Location
- Kolonia, Pohnpei Island, Pohnpei State Micronesia
- Coordinates: 6°56′59″N 158°12′12″E﻿ / ﻿6.949722199999999°N 158.20333329999994°E

Information
- Type: High school
- School district: Pohnpei State Department of Education

= Bailey Olter High School =

Bailey Olter High School, formerly Pohnpei Island Central School (PICS), and Pacific Islands Central School, is a senior high school in Kolonia, Pohnpei Island, Pohnpei State, Federated States of Micronesia. As of 2018 the school, operated by the Pohnpei State Department of Education, has about 1,500 students, making it the state's largest high school. Its service area includes Kolonia, Nett, Sokehs (including the FSM capital Palikir), and U.

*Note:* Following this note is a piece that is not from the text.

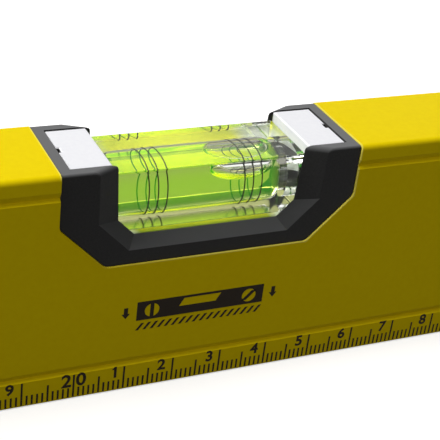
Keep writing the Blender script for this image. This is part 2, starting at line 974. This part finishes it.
# bars across the two round openings, upright on the left and slanting on the right
def printRoundBars():
    size = levelSign
    half = size["roundBar"]
    reach = size["roundRadius"]
    height = size["roundHeight"]
    left = size["centre"] - size["roundPlace"]
    upright = leanBox("uprightBar", left - half, left + half, height - reach, height + reach)
    slope = reach * size["slopeShare"]
    wide = half * size["slopeWidth"]
    foot = size["centre"] + size["roundPlace"] - slope
    sloped = leanBox("slopeBar", foot - wide, foot + wide, height - slope, height + slope, 2 * slope)
    return [upright, sloped]


def printArrow(x):
    size = levelSign
    low = size["arrowLow"]
    neck = low + size["arrowWidth"] * size["neckShare"]
    stem = leanBox("stem", x - size["arrowStem"] / 2, x + size["arrowStem"] / 2, neck, size["arrowHigh"])
    head = leanBox("head", x - size["arrowWidth"] / 2, x + size["arrowWidth"] / 2, low, neck)
    for vertex in head.data.vertices:
        if vertex.co.z < (low + neck) / 2 * mm:
            vertex.co.x = x * mm + (vertex.co.x - x * mm) * size["tipShare"]
    return [stem, head]


def printSign():
    size = levelSign
    pieces = [printBar()] + printRoundBars()
    first = size["centre"] - size["barHalf"]
    for step in range(size["hatchCount"]):
        x = first + step * size["hatchStep"]
        right = x + size["hatchWidth"]
        pieces.append(leanBox("hatch", x, right, size["hatchLow"], size["hatchHigh"], size["hatchLean"]))
    for side in (-1, 1):
        pieces += printArrow(size["centre"] + side * size["arrowPlace"])
    sign = joinPieces(pieces, "levelSign")
    setMaterial(sign, inkMaterial)
    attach(sign, "root")


printSign()
print("sign printed")


# studio: the floor and the lamp in metres, the cards in millimetres

studio = {
    "floorHalf": 3.0,
    "floorSquares": 8,
    "floorHeight": -0.00005,
    "floorSeen": (0.80, 0.80, 0.80, 1.0),
    "floorGlow": 0.62,
    "farGlow": 1.0,
    "farFrom": 0.6,
    "farTo": 1.8,
    "floorBounce": (0.10, 0.10, 0.10, 1.0),
    "worldSeen": (1.0, 1.0, 1.0, 1.0),
    "worldLight": (0.285, 0.275, 0.285, 1.0),
    "cardNear": 22.0,
    "cardFar": 210.0,
    "cardSide": 420.0,
    "cardThick": 1.0,
    "lowCardFrom": 0.1,
    "lowCardTo": 0.3,
    "lowCardColour": srgb(147, 147, 141),
    "cardBands": (
        (1.0, 118.0, (0.17, 0.15, 0.1, 1.0)),
        (118.0, 166.0, (0.85, 0.9, 0.34, 1.0)),
        (166.0, 420.0, (0.02, 0.02, 0.02, 1.0)),
    ),
    "keyPlace": (-1.1, 0.25, 1.25),
    "keySize": 1.1,
    "keyPower": 31.0,
}


# share of the rays that show the floor and the world as pale
def seenShare(nodes, links):
    rays = nodes.new("ShaderNodeLightPath").outputs
    mirrored = mathNode(nodes, links, "MAXIMUM", rays["Is Glossy Ray"], rays["Is Transmission Ray"])
    return mathNode(nodes, links, "MAXIMUM", rays["Is Camera Ray"], mirrored)


def colourWhereSeen(nodes, links, seen, unseenColour, seenColour):
    mix = nodes.new("ShaderNodeMix")
    mix.data_type = "RGBA"
    mix.inputs["A"].default_value = unseenColour
    mix.inputs["B"].default_value = seenColour
    links.new(seen, mix.inputs["Factor"])
    return mix.outputs["Result"]


def modelFloor():
    clearSelection()
    bpy.ops.mesh.primitive_grid_add(
        x_subdivisions=studio["floorSquares"],
        y_subdivisions=studio["floorSquares"],
        size=2 * studio["floorHalf"],
        location=(0, 0, studio["floorHeight"]),
    )
    floor = bpy.context.object
    floor.name = "studioFloor"
    settlePlace(floor)
    material, nodes, links, output = newMaterial("studioFloor")
    shader = nodes.new("ShaderNodeBsdfDiffuse")
    seen = seenShare(nodes, links)
    colour = colourWhereSeen(nodes, links, seen, studio["floorBounce"], studio["floorSeen"])
    links.new(colour, shader.inputs["Color"])
    glow = nodes.new("ShaderNodeEmission")
    glow.inputs["Color"].default_value = (1, 1, 1, 1)
    coordinates = nodes.new("ShaderNodeTexCoord")
    distance = nodes.new("ShaderNodeVectorMath")
    distance.operation = "LENGTH"
    links.new(coordinates.outputs["Object"], distance.inputs[0])
    away = (studio["farFrom"], studio["farTo"], studio["floorGlow"], studio["farGlow"])
    level = rangeNode(nodes, links, distance.outputs["Value"], *away)
    links.new(mathNode(nodes, links, "MULTIPLY", seen, level), glow.inputs["Strength"])
    both = nodes.new("ShaderNodeAddShader")
    links.new(shader.outputs["BSDF"], both.inputs[0])
    links.new(glow.outputs["Emission"], both.inputs[1])
    links.new(both.outputs["Shader"], output.inputs["Surface"])
    setMaterial(floor, material)


# backdrop card that only shows through the clear pieces
def modelCard(name, low, high, colour, kind="ShaderNodeBsdfDiffuse"):
    card = addBox(name, low, high)
    material, nodes, links, output = newMaterial(name)
    shader = nodes.new(kind)
    shader.inputs["Color"].default_value = colour
    links.new(shader.outputs[0], output.inputs["Surface"])
    setMaterial(card, material)
    card.visible_camera = False
    card.visible_diffuse = False
    card.visible_glossy = False
    card.visible_shadow = False


def modelCards():
    side = studio["cardSide"]
    near = studio["cardNear"]
    far = studio["cardFar"]
    low = (-side, near, studio["lowCardFrom"])
    high = (side, far, studio["lowCardTo"])
    modelCard("lowCard", low, high, studio["lowCardColour"])
    for bandLow, bandHigh, colour in studio["cardBands"]:
        low = (-side, far, bandLow)
        high = (side, far + studio["cardThick"], bandHigh)
        modelCard("backCard", low, high, colour, "ShaderNodeEmission")


def lightWorld():
    world = bpy.data.worlds.new("studioWorld")
    world.use_nodes = True
    bpy.context.scene.world = world
    nodes = world.node_tree.nodes
    links = world.node_tree.links
    nodes.clear()
    output = nodes.new("ShaderNodeOutputWorld")
    background = nodes.new("ShaderNodeBackground")
    seen = seenShare(nodes, links)
    colour = colourWhereSeen(nodes, links, seen, studio["worldLight"], studio["worldSeen"])
    links.new(colour, background.inputs["Color"])
    links.new(background.outputs["Background"], output.inputs["Surface"])


def hangLamp():
    lamp = bpy.data.lights.new("keyLamp", "AREA")
    lamp.shape = "SQUARE"
    lamp.size = studio["keySize"]
    lamp.energy = studio["keyPower"]
    key = bpy.data.objects.new("keyLamp", lamp)
    bpy.context.collection.objects.link(key)
    place = Vector(studio["keyPlace"])
    key.matrix_world = Matrix.Translation(place) @ (-place).to_track_quat("-Z", "Y").to_matrix().to_4x4()


modelFloor()
modelCards()
lightWorld()
hangLamp()
bpy.context.scene.view_settings.view_transform = "Standard"
print("studio lit")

PICS was the first senior high school on the island of Pohnpei; it was originally the sole senior high school in the Trust Territory of the Pacific Islands, and for a period then only secondary school in the Micronesia region.

==History==
In 1947 the Mariana Islands' Teacher Training School (MITTS) opened in Guam. MITTS was a normal school serving all areas of the Trust Territory. It moved to Chuuk (Truk) in 1948, to be more central in the Trust Territory, and was renamed Pacific Islands' Teacher Training School (PITTS). The school's function was to develop local Micronesian teaching staff for the Trust Territory.

It transitioned from being a normal school to a comprehensive secondary school, so it was renamed the Pacific Islands Central School. The school moved to Pohnpei in 1959. At the time it was a three-year institution housing students who graduated from intermediate schools.

Additions were built between the late 1960s to the middle of the 1970s, a period when several other public high schools were built in the Trust Territory of the Pacific Islands.